> [What the exercise asks]:
Write out each line beneath this one exactly as it reads.

> [Supplied material]:
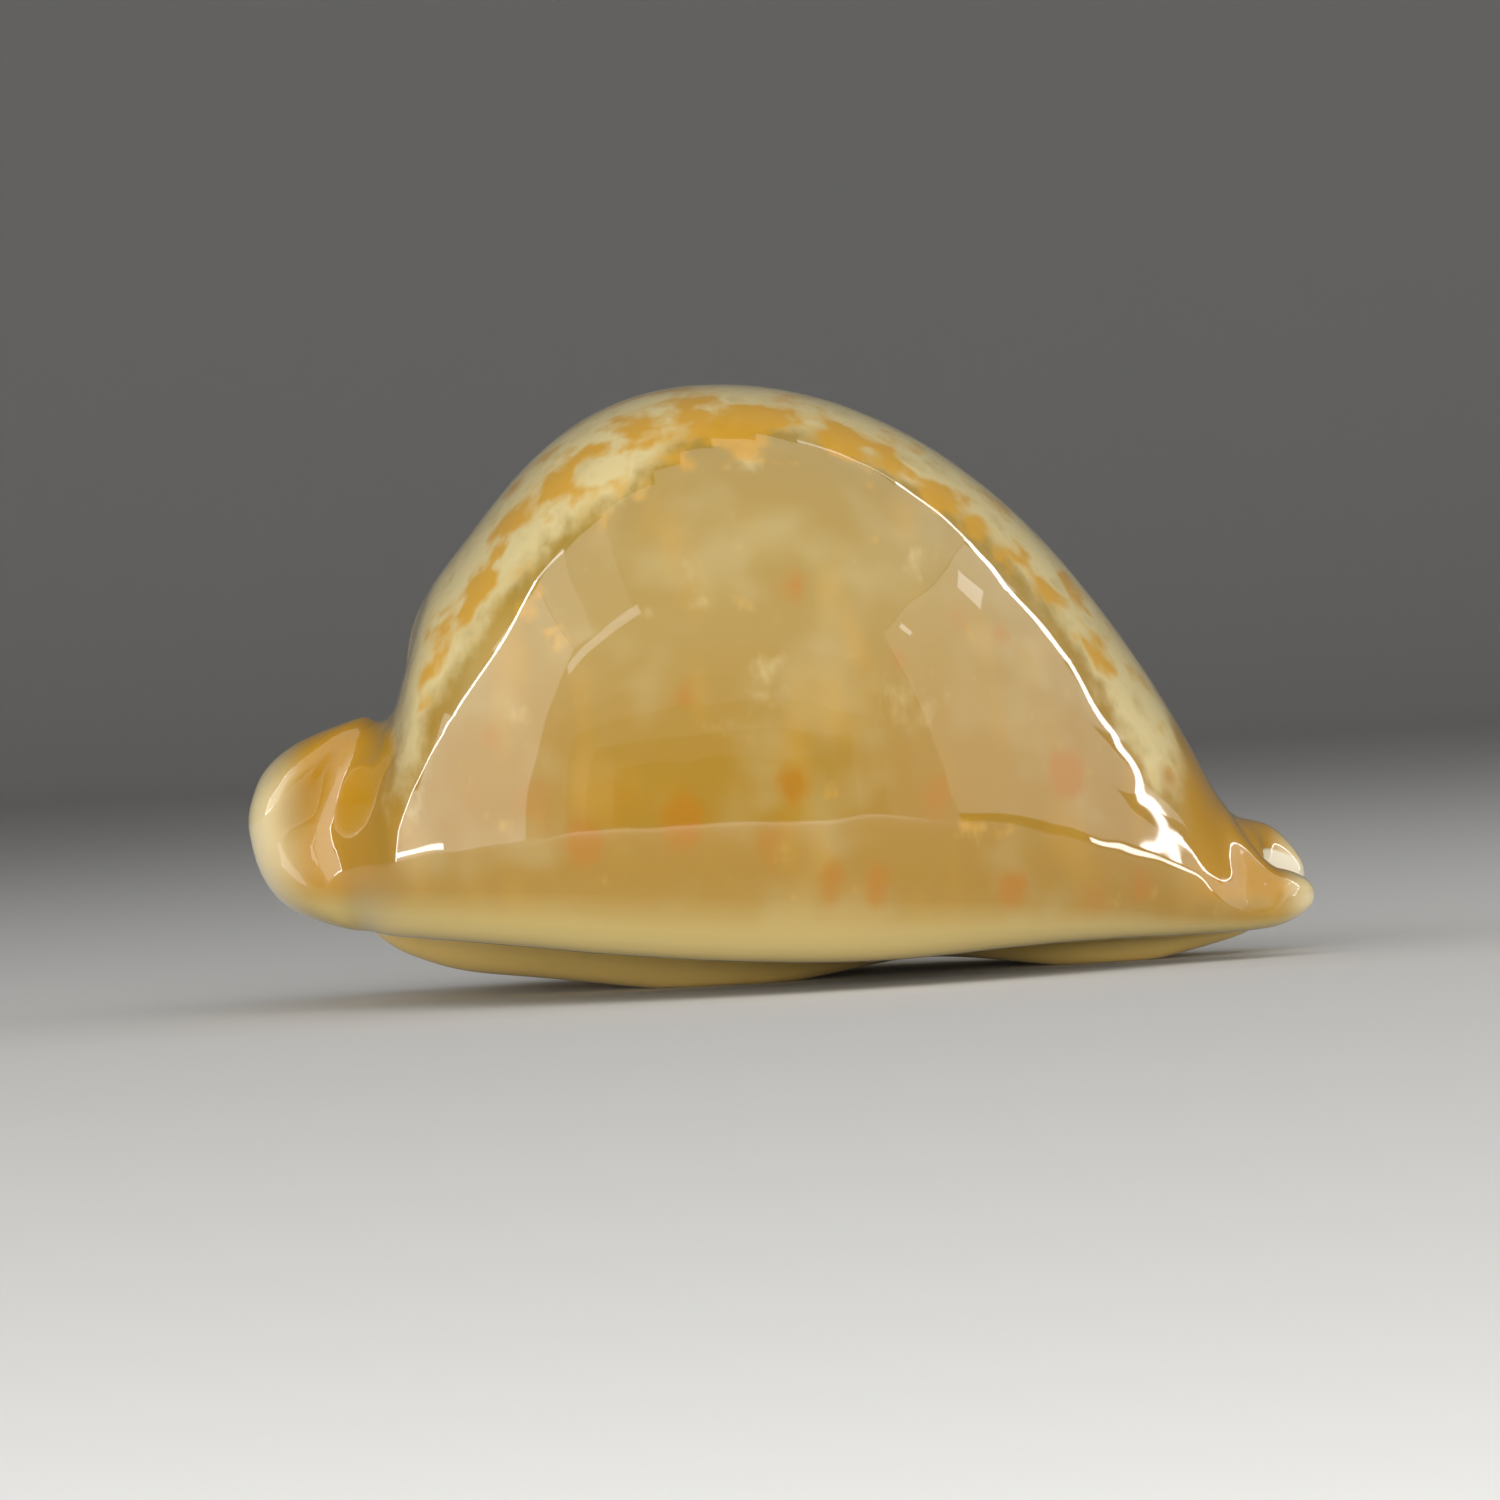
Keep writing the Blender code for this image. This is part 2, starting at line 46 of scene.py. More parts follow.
# Every curve below is a list of (x, value) points along the shell, joined by a natural spline.
DORSUM_HEIGHT = [
    (-46, 22.4), (-44.2, 23.2), (-42.5, 23.4), (-38.8, 23.9), (-35.8, 23.4), (-34.4, 23.8),
    (-32.9, 26.6), (-31.4, 32.0), (-29.0, 36.7), (-25.0, 42.0), (-20.5, 46.9), (-14.0, 50.9),
    (-6.0, 52.4), (3.4, 51.2), (11.0, 48.1), (19.0, 42.5), (26.0, 35.3), (31.5, 27.8),
    (36.0, 20.4), (39.0, 15.5), (41.2, 14.9), (43.6, 15.0), (46, 13.8),
]
LABRAL_WIDTH = [
    (-46, 11.0), (-43.5, 12.4), (-40.5, 12.6), (-38.4, 13.0), (-36.2, 15.2), (-33.5, 18.8),
    (-30, 22.2), (-25, 25.4), (-18, 28.2), (-10, 29.7), (-2, 30.0), (6, 29.2), (14, 26.9),
    (22, 23.0), (29, 18.0), (34, 13.8), (37.5, 11.2), (40.0, 10.2), (42.5, 9.8), (46, 8.2),
]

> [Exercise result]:
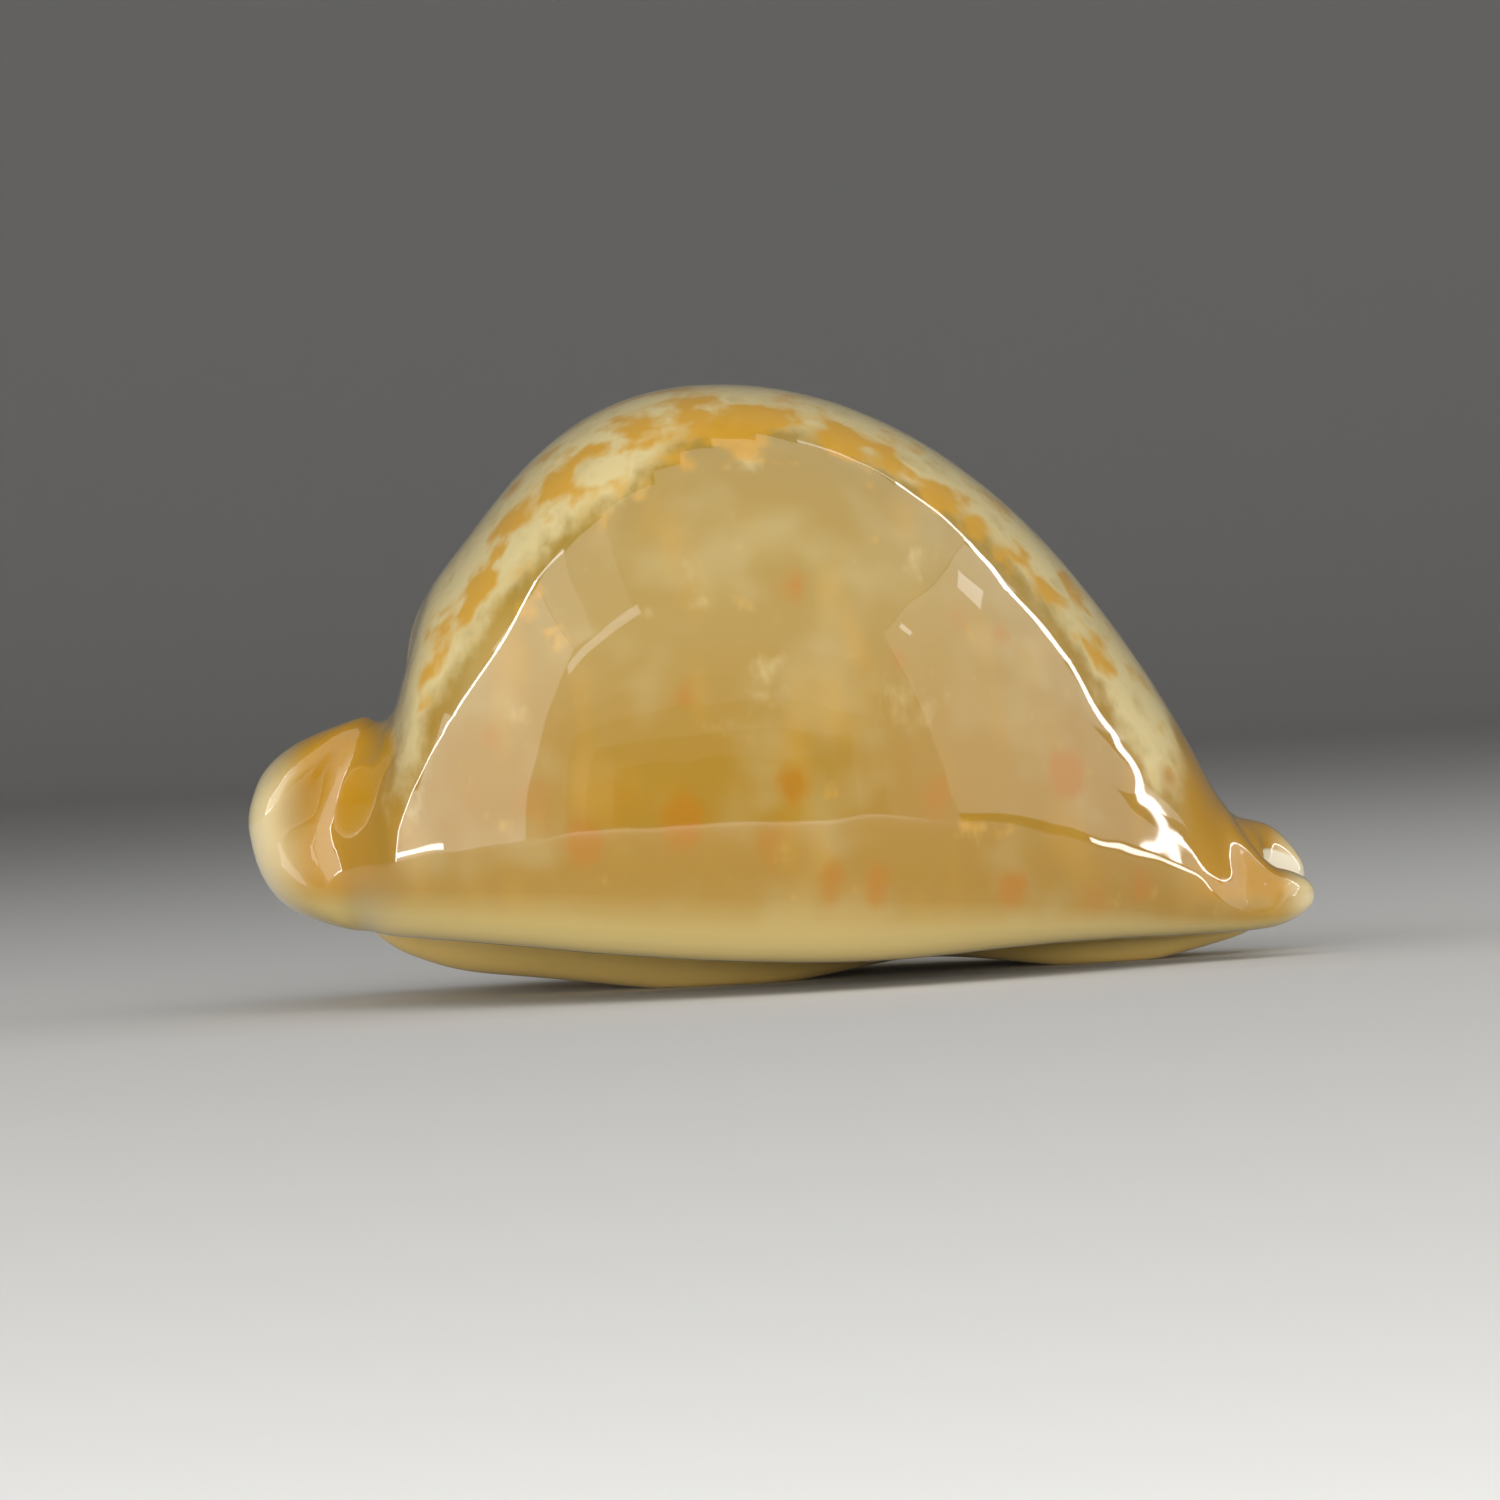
Keep writing the Blender code for this image. This is part 2, starting at line 46 of scene.py. More parts follow.
# Every curve below is a list of (x, value) points along the shell, joined by a natural spline.
DORSUM_HEIGHT = [
    (-46, 22.4), (-44.2, 23.2), (-42.5, 23.4), (-38.8, 23.9), (-35.8, 23.4), (-34.4, 23.8),
    (-32.9, 26.6), (-31.4, 32.0), (-29.0, 36.7), (-25.0, 42.0), (-20.5, 46.9), (-14.0, 50.9),
    (-6.0, 52.4), (3.4, 51.2), (11.0, 48.1), (19.0, 42.5), (26.0, 35.3), (31.5, 27.8),
    (36.0, 20.4), (39.0, 15.5), (41.2, 14.9), (43.6, 15.0), (46, 13.8),
]
LABRAL_WIDTH = [
    (-46, 11.0), (-43.5, 12.4), (-40.5, 12.6), (-38.4, 13.0), (-36.2, 15.2), (-33.5, 18.8),
    (-30, 22.2), (-25, 25.4), (-18, 28.2), (-10, 29.7), (-2, 30.0), (6, 29.2), (14, 26.9),
    (22, 23.0), (29, 18.0), (34, 13.8), (37.5, 11.2), (40.0, 10.2), (42.5, 9.8), (46, 8.2),
]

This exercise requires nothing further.